--- WHAT YOU SHOULD DO ---
Scan the listing below for the word "scene" and state how many lines hold it. Write nothing but the number.
--- START ---
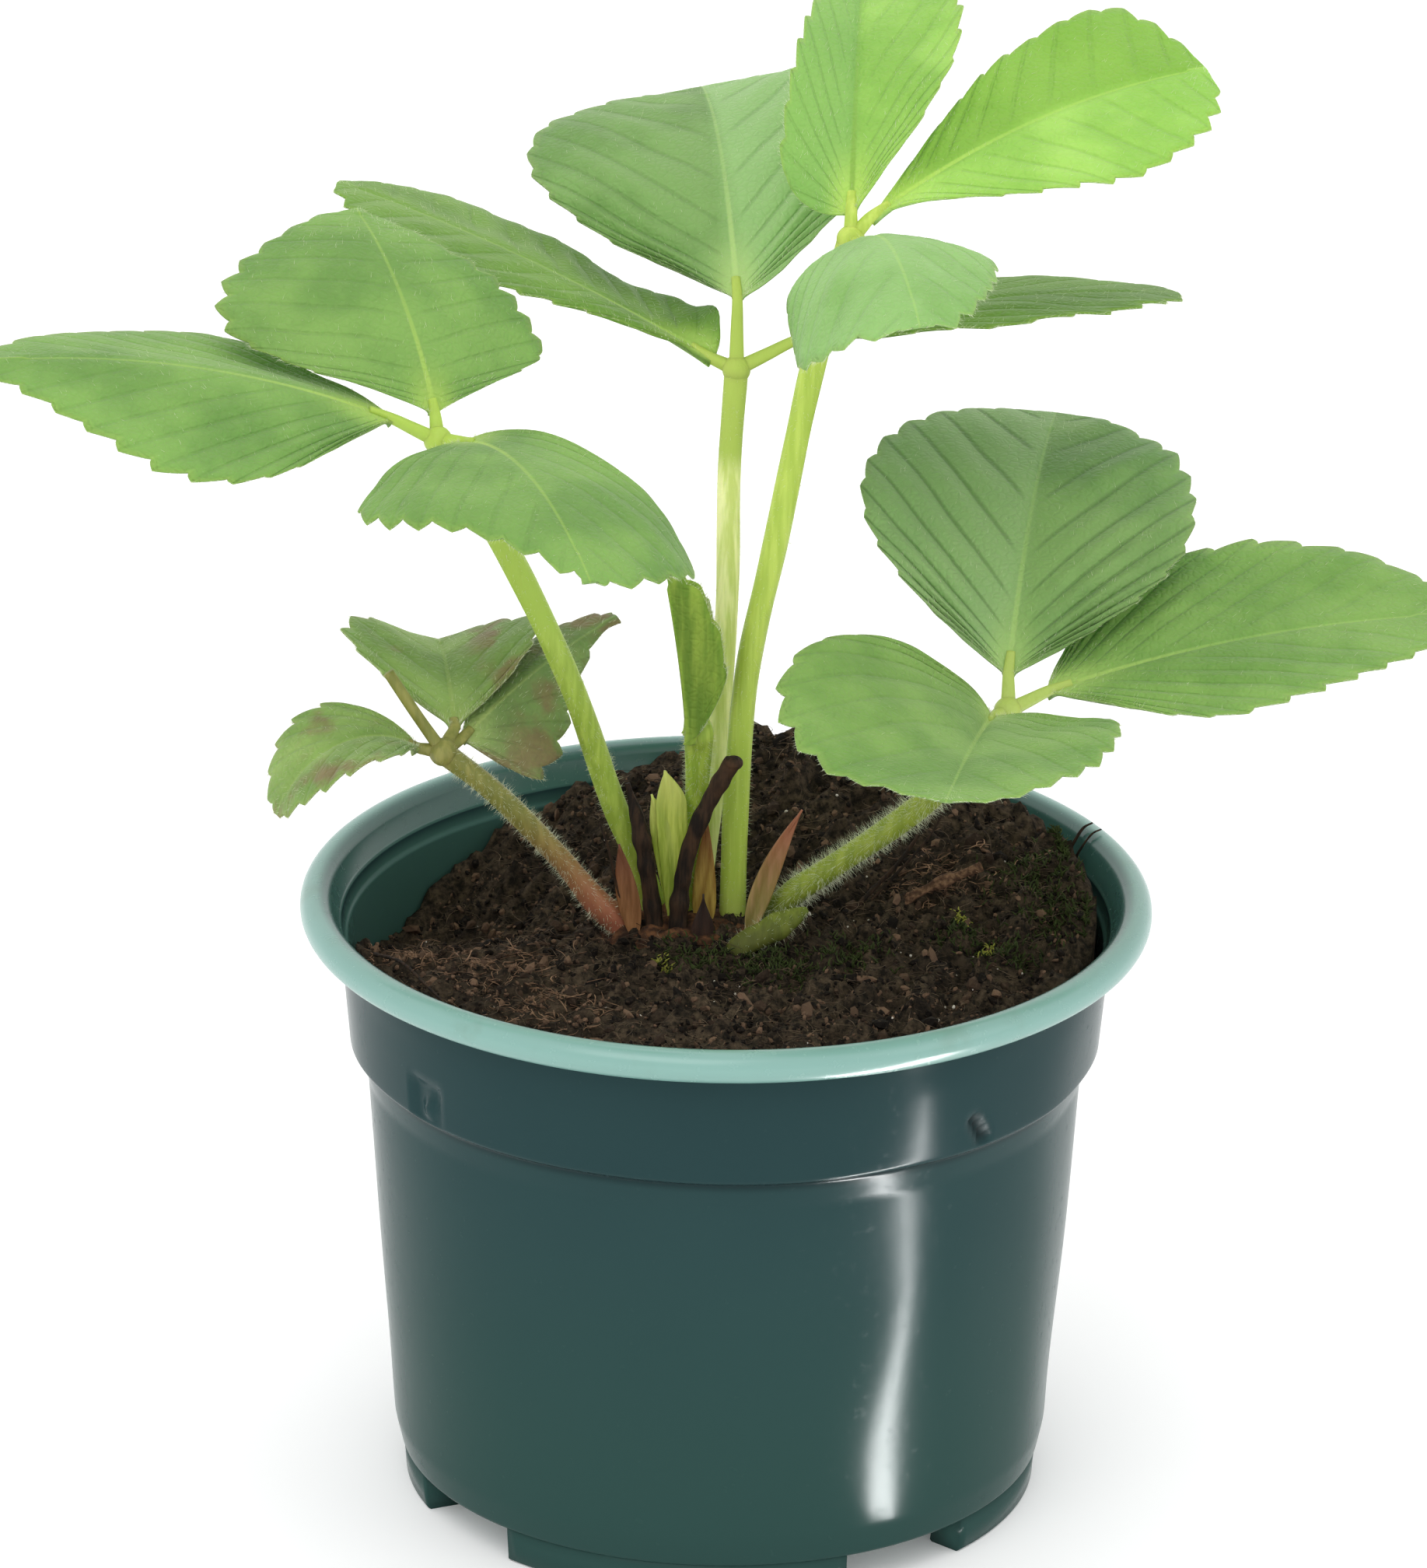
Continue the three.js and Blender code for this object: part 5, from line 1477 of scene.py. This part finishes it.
# %% [markdown]
# ## Light and floor
#
# A large soft light stands above and in front, weaker ones fill from the side and from above, and the white
# surroundings do the rest. The bright streak down the front of the pot is the mirror image of something low
# and bright, so a long narrow light lies just above the floor to the front right, out of the camera's sight.

# %% Light the scene
PLANT = Vector((0, 0, 0.12))
STREAK_FROM, STREAK_OUT, STREAK_HEADING = Vector((0.026, -0.043, 0.001)), 0.066, math.radians(-27)
SURROUNDINGS = 1.06


def area_light(name, place, size, power):
    """A rectangular light at place that faces the plant. Places are in metres and power in watts."""
    data = bpy.data.lights.new(name, "AREA")
    data.shape, data.size, data.size_y = "RECTANGLE", *size
    data.energy = power
    lamp = bpy.data.objects.new(name, data)
    lamp.location = place
    lamp.rotation_euler = (Vector(place) - PLANT).to_track_quat("Z", "Y").to_euler()
    lamp.visible_camera = False
    bpy.context.scene.collection.objects.link(lamp)
    return lamp


area_light("key_light", (-0.35, -0.9, 1.25), (0.9, 0.9), 4.5)
area_light("fill_light", (1.0, -0.5, 0.7), (0.8, 0.8), 1.2)
area_light("top_light", (0.1, 0.35, 1.3), (0.9, 0.9), 1.4)
streak_place = STREAK_FROM + STREAK_OUT * Vector((math.cos(STREAK_HEADING), math.sin(STREAK_HEADING), 0))
streak = area_light("streak_light", streak_place, (0.108, 0.006), 0.3)
streak.rotation_euler = (math.pi, 0, STREAK_HEADING)
streak.visible_diffuse = False

world = bpy.data.worlds.new("surroundings")
world.use_nodes = True
background = world.node_tree.nodes["Background"]
background.inputs["Color"].default_value = (1, 1, 1, 1)
background.inputs["Strength"].default_value = SURROUNDINGS
bpy.context.scene.world = world
bpy.context.scene.view_settings.view_transform = "Standard"
print("lights:", len(bpy.data.lights))

floor_mesh = bpy.data.meshes.new("floor")
floor_mesh.from_pydata([(-6, -6, 0), (6, -6, 0), (6, 6, 0), (-6, 6, 0)], [], [(0, 1, 2, 3)])
floor = bpy.data.objects.new("floor", floor_mesh)
bpy.context.scene.collection.objects.link(floor)
paper = Finish("pale_floor", roughness=0.8, specular_ior_level=0.2, emission_strength=0.12)
paper.colour(paper.mix(paper.noise(40), rgb(248, 248, 248), rgb(250, 250, 250)))
floor_mesh.materials.append(paper.material)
--- END ---
--- EXERCISE SOLUTION ---
6